Apakah kaidah sebuah ibadah?

Kaidah pertama adalah keutuhan. Tiap mata acara ibadah perlu selaras atau menyambung dengan mata acara lainnya. Tiap mata acara juga berfungsi sesuai dengan tempatnya. Misalnya, lagu awal bersifat pujian sedangkan lagu akhir bersifat pengutusan. Yang lebih mendasar lagi, kaidah keutuhan perlu tampak dalam hakikat tiap mata acara. Hakikat bagian awal ibadah adalah undangan pihak Tuhan dan kedatangan pihak umat. Disinilah tempat untuk pujian, penyesalan, perendahan diri, pengakuan dosa, permohonan, dan pemberitaan anugerah. Hakikat bagian berikut adalah sapaan Allah. Di sini tempat pembacaan Alkitab, khotbah dan sakrament. Hakikat bagian akhir adalah tanggapan umat terhadap sapaan Allah. Dii sini tempat pengakuan iman, persembahan dan doa syafaat. Liturgi menolong kita beribadah secara utuh. Tanpa pemahaman liturgis, ibadah menjadi terpenggal dan janggal. Misalnya, adalah janggal kalau pada bagian awal kita sudah menaikkan doa syafaat, atau mengakhiri kebaktian dengan permohonan untuk dilayakkan oleh Tuhan.
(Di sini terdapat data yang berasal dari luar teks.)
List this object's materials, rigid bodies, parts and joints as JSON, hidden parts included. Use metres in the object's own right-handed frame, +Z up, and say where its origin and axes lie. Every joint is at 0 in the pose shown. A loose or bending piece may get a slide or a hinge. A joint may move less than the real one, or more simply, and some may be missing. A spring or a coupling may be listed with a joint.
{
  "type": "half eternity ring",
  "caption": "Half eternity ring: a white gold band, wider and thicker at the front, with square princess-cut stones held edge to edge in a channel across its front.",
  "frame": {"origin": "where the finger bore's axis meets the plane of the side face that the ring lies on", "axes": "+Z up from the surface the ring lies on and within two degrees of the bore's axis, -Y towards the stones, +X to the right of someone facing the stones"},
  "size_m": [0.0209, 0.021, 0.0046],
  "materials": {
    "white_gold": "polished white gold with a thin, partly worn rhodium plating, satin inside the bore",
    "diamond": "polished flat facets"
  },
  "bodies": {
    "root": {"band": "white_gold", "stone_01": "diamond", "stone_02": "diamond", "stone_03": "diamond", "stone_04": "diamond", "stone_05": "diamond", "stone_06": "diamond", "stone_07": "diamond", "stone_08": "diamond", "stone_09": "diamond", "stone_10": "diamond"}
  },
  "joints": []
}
Kaidah kedua adaklah timbal-balik. Setiap mata acara ibadah perlu tersusun dengan irama gilir-ganti, timbal balik atau sahut menyahut. Misalnya, dalam votum Allah menyatakan kehadiran-Nya, lalu segera setelah itu umat menanggapi kehadiran itu. Pembacaan Alkitab atau khotbah adalah lambang sabda Allah, segera setelah itu umat bersaat teduh. Allah menyapa, umat menyahut. Umat bicara, Allah menjawab. Bahkan sebenarnya dalam satu mata acara itu sendiri bisa terdapat sifat timbal-balik itu. Misalnya, doa bukan hanya umat bicara dan Allah mendengar, melainkan juga Allah berbisik dan manusia berdiam diri. Dengan kaidah timbal- balik ini umat bukan hanya menjadi penerima melainkan juga peserta aktif dalam ibadah. Di depan Allah, manusia bukan hanya obyek melainkan juga subyek.
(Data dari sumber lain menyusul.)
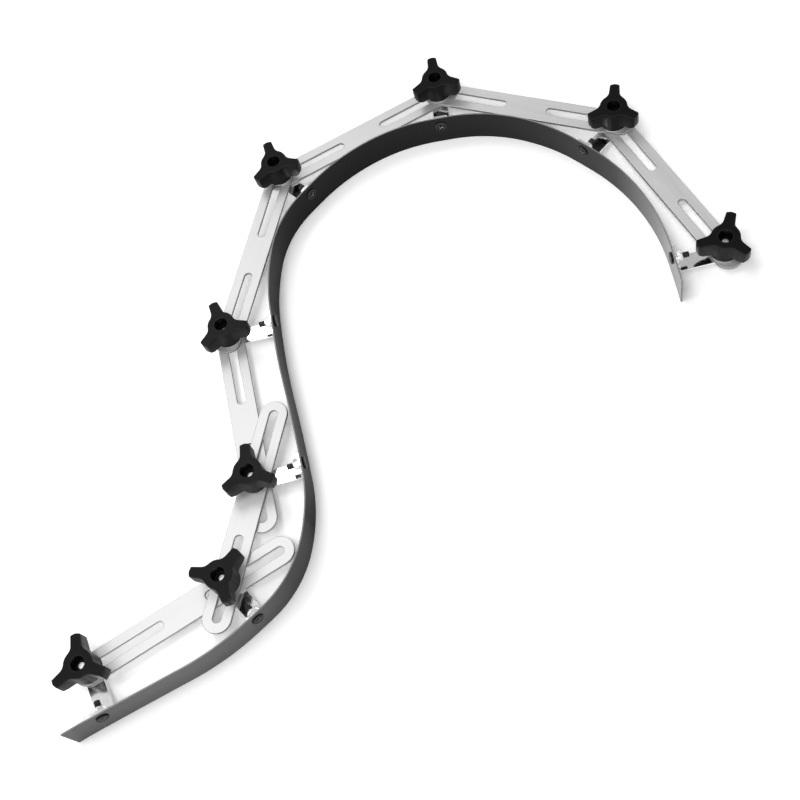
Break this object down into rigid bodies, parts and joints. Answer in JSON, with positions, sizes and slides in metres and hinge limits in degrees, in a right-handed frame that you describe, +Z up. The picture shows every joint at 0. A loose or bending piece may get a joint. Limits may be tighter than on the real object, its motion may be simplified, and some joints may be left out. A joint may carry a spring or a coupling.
{
  "type": "flexible curve ruler",
  "caption": "Springy strip stood on edge, clamped in a free curve by screwed L brackets, slotted links and three-armed knobs",
  "frame": {"origin": "on the strip's lower edge, in the middle of its thickness, at the fourth bracket", "axes": "+Z up, the strip's height; X and Y in the plane of the curve, with the strip leaving the origin 99.5 degrees from +X"},
  "size_m": [0.5408, 0.5826, 0.0359],
  "materials": {
    "strip_steel": "satin dark grey",
    "bright_plate": "bright plated",
    "bright_steel": "zinc plated",
    "black_screw": "black oxide screw, plated lock nut",
    "knob_plastic": "black moulded, satin",
    "link_aluminium": "brushed along its length"
  },
  "bodies": {
    "strip_with_station_4": {"strip": "strip_steel", "bracket_4": "bright_plate", "pivot_bolt_4": "bright_steel", "clamp_washer_4": "bright_plate", "screw_set_4": "black_screw"},
    "station_1": {"bracket_1": "bright_plate", "pivot_bolt_1": "bright_steel", "clamp_washer_1": "bright_plate", "screw_set_1": "black_screw"},
    "station_2": {"bracket_2": "bright_plate", "pivot_bolt_2": "bright_steel", "clamp_washer_2": "bright_plate", "screw_set_2": "black_screw"},
    "station_3": {"bracket_3": "bright_plate", "pivot_bolt_3": "bright_steel", "clamp_washer_3": "bright_plate", "screw_set_3": "black_screw"},
    "station_5": {"bracket_5": "bright_plate", "pivot_bolt_5": "bright_steel", "clamp_washer_5": "bright_plate", "screw_set_5": "black_screw"},
    "station_6": {"bracket_6": "bright_plate", "pivot_bolt_6": "bright_steel", "clamp_washer_6": "bright_plate", "screw_set_6": "black_screw"},
    "station_7": {"bracket_7": "bright_plate", "pivot_bolt_7": "bright_steel", "clamp_washer_7": "bright_plate", "screw_set_7": "black_screw"},
    "station_8": {"bracket_8": "bright_plate", "pivot_bolt_8": "bright_steel", "clamp_washer_8": "bright_plate", "screw_set_8": "black_screw"},
    "link_1": {"link_1": "link_aluminium"},
    "link_2": {"link_2": "link_aluminium"},
    "link_3": {"link_3": "link_aluminium"},
    "link_4": {"link_4": "link_aluminium"},
    "link_5": {"link_5": "link_aluminium"},
    "link_6": {"link_6": "link_aluminium"},
    "link_7": {"link_7": "link_aluminium"},
    "knob_1": {"knob_1": "knob_plastic", "knob_nut_1": "bright_steel"},
    "knob_2": {"knob_2": "knob_plastic", "knob_nut_2": "bright_steel"},
    "knob_3": {"knob_3": "knob_plastic", "knob_nut_3": "bright_steel"},
    "knob_4": {"knob_4": "knob_plastic", "knob_nut_4": "bright_steel"},
    "knob_5": {"knob_5": "knob_plastic", "knob_nut_5": "bright_steel"},
    "knob_6": {"knob_6": "knob_plastic", "knob_nut_6": "bright_steel"},
    "knob_7": {"knob_7": "knob_plastic", "knob_nut_7": "bright_steel"},
    "knob_8": {"knob_8": "knob_plastic", "knob_nut_8": "bright_steel"}
  },
  "joints": [
    {"name": "bend_1_2", "type": "hinge", "parent": "station_2", "child": "station_1", "pos_m": [-0.05823, -0.29264, 0.0155], "axis": [0, 0, -1], "range_deg": [-1.5, 30], "deforming": ["strip"]},
    {"name": "link_1_turn", "type": "hinge", "parent": "station_2", "child": "link_1", "pos_m": [-0.02876, -0.22194, 0.00955], "axis": [0, 0, -1], "range_deg": [-1.25, 15.5]},
    {"name": "bend_2_3", "type": "hinge", "parent": "station_3", "child": "station_2", "pos_m": [0.0338, -0.19263, 0.0155], "axis": [0, 0, -1], "range_deg": [-33, 8], "deforming": ["strip"]},
    {"name": "link_2_turn", "type": "hinge", "parent": "station_3", "child": "link_2", "pos_m": [-0.01095, -0.14, 0.00955], "axis": [0, 0, -1], "range_deg": [-17, 4.5]},
    {"name": "bend_3_4", "type": "hinge", "parent": "strip_with_station_4", "child": "station_3", "pos_m": [0.01357, -0.06436, 0.0155], "axis": [0, 0, -1], "range_deg": [-45, 8], "deforming": ["strip"]},
    {"name": "link_3_turn", "type": "hinge", "parent": "strip_with_station_4", "child": "link_3", "pos_m": [-0.04142, -0.00693, 0.00955], "axis": [0, 0, -1], "range_deg": [-23, 4.5]},
    {"name": "bend_4_5", "type": "hinge", "parent": "strip_with_station_4", "child": "station_5", "pos_m": [-0.00219, 0.06868, 0.0155], "axis": [0, 0, 1], "range_deg": [-4, 75], "deforming": ["strip"]},
    {"name": "link_4_turn", "type": "hinge", "parent": "strip_with_station_4", "child": "link_4", "pos_m": [-0.04142, -0.00693, 0.00955], "axis": [0, 0, 1], "range_deg": [-2.5, 38]},
    {"name": "bend_5_6", "type": "hinge", "parent": "station_5", "child": "station_6", "pos_m": [0.07957, 0.16663, 0.0155], "axis": [0, 0, 1], "range_deg": [-11, 68], "deforming": ["strip"]},
    {"name": "link_5_turn", "type": "hinge", "parent": "station_5", "child": "link_5", "pos_m": [-0.00398, 0.15384, 0.00955], "axis": [0, 0, 1], "range_deg": [-6, 34.5]},
    {"name": "bend_6_7", "type": "hinge", "parent": "station_6", "child": "station_7", "pos_m": [0.20913, 0.17345, 0.0155], "axis": [0, 0, 1], "range_deg": [-9, 70], "deforming": ["strip"]},
    {"name": "link_6_turn", "type": "hinge", "parent": "station_6", "child": "link_6", "pos_m": [0.14136, 0.22431, 0.00955], "axis": [0, 0, 1], "range_deg": [-5, 35.5]},
    {"name": "bend_7_8", "type": "hinge", "parent": "station_7", "child": "station_8", "pos_m": [0.30721, 0.08488, 0.0155], "axis": [0, 0, 1], "range_deg": [-9, 66], "deforming": ["strip"]},
    {"name": "link_7_turn", "type": "hinge", "parent": "station_7", "child": "link_7", "pos_m": [0.29365, 0.16764, 0.00955], "axis": [0, 0, 1], "range_deg": [-5, 33.5]},
    {"name": "knob_1_turn", "type": "hinge", "parent": "station_1", "child": "knob_1", "pos_m": [-0.13426, -0.28335, 0.0146], "axis": [0, 0, 1], "continuous": true},
    {"name": "knob_2_turn", "type": "hinge", "parent": "station_2", "child": "knob_2", "pos_m": [-0.02876, -0.22194, 0.0146], "axis": [0, 0, 1], "continuous": true},
    {"name": "knob_3_turn", "type": "hinge", "parent": "station_3", "child": "knob_3", "pos_m": [-0.01095, -0.14, 0.0146], "axis": [0, 0, 1], "continuous": true},
    {"name": "knob_4_turn", "type": "hinge", "parent": "strip_with_station_4", "child": "knob_4", "pos_m": [-0.04142, -0.00693, 0.0146], "axis": [0, 0, 1], "continuous": true},
    {"name": "knob_5_turn", "type": "hinge", "parent": "station_5", "child": "knob_5", "pos_m": [-0.00398, 0.15384, 0.0146], "axis": [0, 0, 1], "continuous": true},
    {"name": "knob_6_turn", "type": "hinge", "parent": "station_6", "child": "knob_6", "pos_m": [0.14136, 0.22431, 0.0146], "axis": [0, 0, 1], "continuous": true},
    {"name": "knob_7_turn", "type": "hinge", "parent": "station_7", "child": "knob_7", "pos_m": [0.29365, 0.16764, 0.0146], "axis": [0, 0, 1], "continuous": true},
    {"name": "knob_8_turn", "type": "hinge", "parent": "station_8", "child": "knob_8", "pos_m": [0.36923, 0.02843, 0.0146], "axis": [0, 0, 1], "continuous": true}
  ],
  "couplings": [
    {"joint": "link_1_turn", "follows": "bend_1_2", "ratio": 0.5},
    {"joint": "link_2_turn", "follows": "bend_2_3", "ratio": 0.5},
    {"joint": "link_3_turn", "follows": "bend_3_4", "ratio": 0.5},
    {"joint": "link_4_turn", "follows": "bend_4_5", "ratio": 0.5},
    {"joint": "link_5_turn", "follows": "bend_5_6", "ratio": 0.5},
    {"joint": "link_6_turn", "follows": "bend_6_7", "ratio": 0.5},
    {"joint": "link_7_turn", "follows": "bend_7_8", "ratio": 0.5}
  ]
}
Kaidah ketiga adalah keseimbangan. Kalau dua pihak berinteraksi, tidak ada pihak yang lebih dominan dari yang lain. liturgi menolong kita menyusun acara ibadah yang seimbang supaya jangan kita terus menyanyi tiada henti, supaya doa jangan berkepanjangan atau supaya khotbah jangan sampai mendominasi panjangnya kebaktian.
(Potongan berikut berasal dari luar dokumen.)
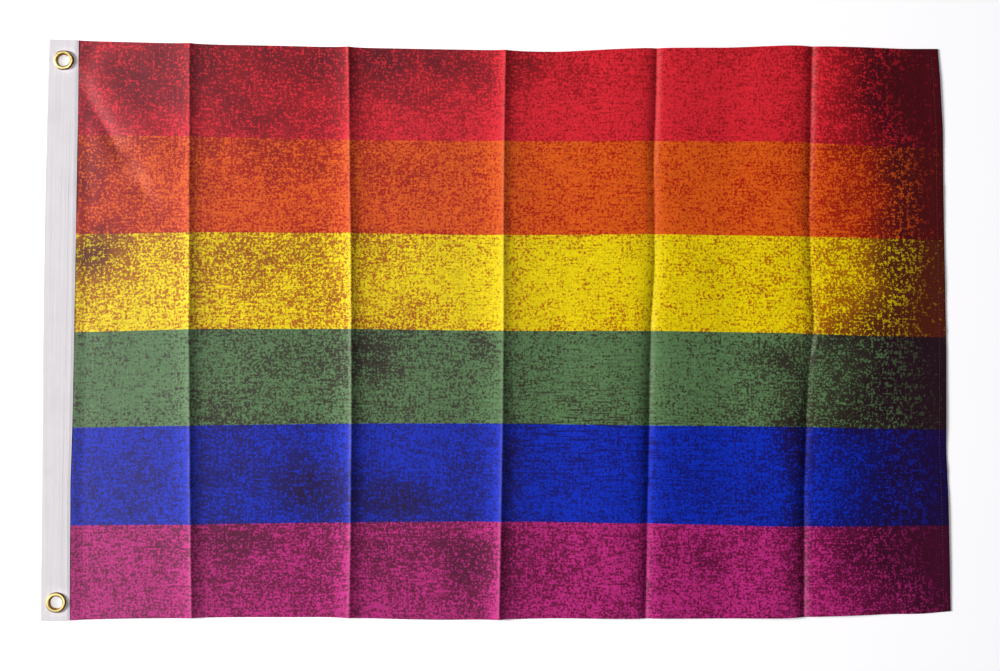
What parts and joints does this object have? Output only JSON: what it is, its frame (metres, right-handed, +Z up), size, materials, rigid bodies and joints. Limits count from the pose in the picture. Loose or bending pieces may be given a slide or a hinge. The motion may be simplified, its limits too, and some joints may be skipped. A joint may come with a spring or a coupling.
{
  "type": "striped flag with eyelets",
  "caption": "Rectangular striped cloth flag with a worn-look print, hemmed edges, a taped hoist and brass eyelets, laid out flat with its storage folds.",
  "frame": {"origin": "centre of the flag's footprint, on the surface that it lies on", "axes": "+X along the fly, away from the hoist; +Y up the hoist, towards the red stripe; +Z up, out of the printed face"},
  "size_m": [0.9361, 0.5986, 0.0059],
  "materials": {
    "printed_cloth": "thin printed polyester in six even stripes, soft satin sheen, dark worn-look overprint, whitened storage folds",
    "heading_tape": "white woven polyester tape, matte, fine ribs along its length",
    "eyelet_brass": "rolled and polished, lightly rubbed"
  },
  "bodies": {
    "root": {"flag_cloth": "printed_cloth", "heading": "heading_tape", "eyelet_top": "eyelet_brass", "eyelet_bottom": "eyelet_brass"}
  },
  "joints": []
}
Jadi, liturgi bukan sekedar susunan mata acara ibadah yang sudah disiapkan. Liturgi adalah kaidah untuk ibadah, aturan untuk ibadah atau tata cara untuk ibadah. Dengan liturgi kita beribadah dengan persiapan dan pemahaman, bukan secara dadakan atau asal-asalan. Dengan demikian, kita menyanyi bukan asal bunyi dan berdoa bukan asal ngomong. Dengan demikian ibadah menjadi tertib, teratur, khidmat. Itulah maksud rasul Paulus ketika ia berpesan bahwa ibadah “harus berlangsung dengan sopan dan teratur” (I Kor. 14:50).